## Excerpted records:
[start]

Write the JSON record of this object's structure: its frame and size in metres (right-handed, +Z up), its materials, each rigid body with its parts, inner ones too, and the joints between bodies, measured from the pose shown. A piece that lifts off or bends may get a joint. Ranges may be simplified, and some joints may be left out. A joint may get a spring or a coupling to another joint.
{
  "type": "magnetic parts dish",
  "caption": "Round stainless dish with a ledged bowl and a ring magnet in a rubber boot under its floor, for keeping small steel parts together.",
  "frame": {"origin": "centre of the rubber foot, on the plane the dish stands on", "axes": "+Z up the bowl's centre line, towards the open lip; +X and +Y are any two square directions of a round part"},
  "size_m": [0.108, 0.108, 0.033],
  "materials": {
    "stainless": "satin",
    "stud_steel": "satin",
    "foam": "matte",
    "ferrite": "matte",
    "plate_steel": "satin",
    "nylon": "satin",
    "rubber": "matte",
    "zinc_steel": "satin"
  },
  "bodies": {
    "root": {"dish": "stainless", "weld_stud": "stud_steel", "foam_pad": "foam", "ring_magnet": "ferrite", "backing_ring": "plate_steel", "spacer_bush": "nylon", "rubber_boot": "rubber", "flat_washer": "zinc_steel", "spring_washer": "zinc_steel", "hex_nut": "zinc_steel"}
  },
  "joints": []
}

[end]
[start]

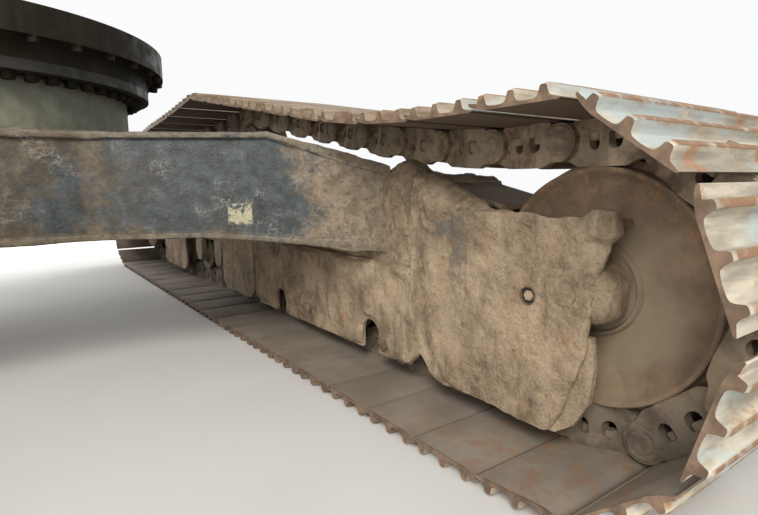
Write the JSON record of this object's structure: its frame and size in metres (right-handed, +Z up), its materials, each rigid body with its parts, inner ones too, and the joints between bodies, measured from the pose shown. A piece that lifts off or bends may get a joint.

[end]
[start]

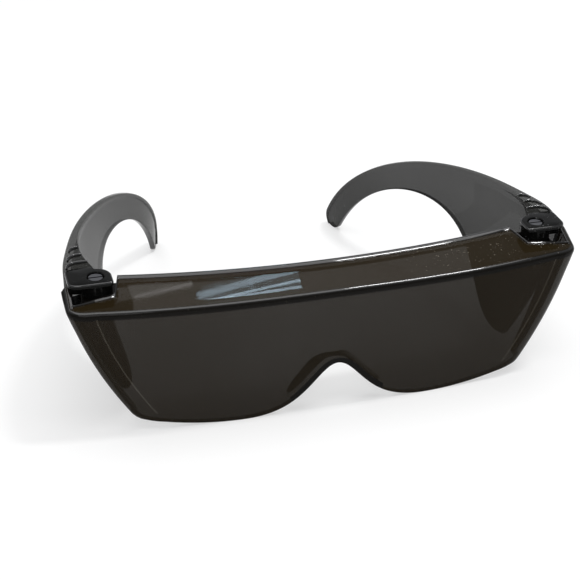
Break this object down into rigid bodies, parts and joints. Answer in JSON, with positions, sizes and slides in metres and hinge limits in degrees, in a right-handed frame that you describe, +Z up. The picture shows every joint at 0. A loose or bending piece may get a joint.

[end]

## What to do:
Locate all lines holding the word "joints", then copy them out.

## Exercise result:
Write the JSON record of this object's structure: its frame and size in metres (right-handed, +Z up), its materials, each rigid body with its parts, inner ones too, and the joints between bodies, measured from the pose shown. A piece that lifts off or bends may get a joint. Ranges may be simplified, and some joints may be left out. A joint may get a spring or a coupling to another joint.
  "joints": []
Write the JSON record of this object's structure: its frame and size in metres (right-handed, +Z up), its materials, each rigid body with its parts, inner ones too, and the joints between bodies, measured from the pose shown. A piece that lifts off or bends may get a joint.
Break this object down into rigid bodies, parts and joints. Answer in JSON, with positions, sizes and slides in metres and hinge limits in degrees, in a right-handed frame that you describe, +Z up. The picture shows every joint at 0. A loose or bending piece may get a joint.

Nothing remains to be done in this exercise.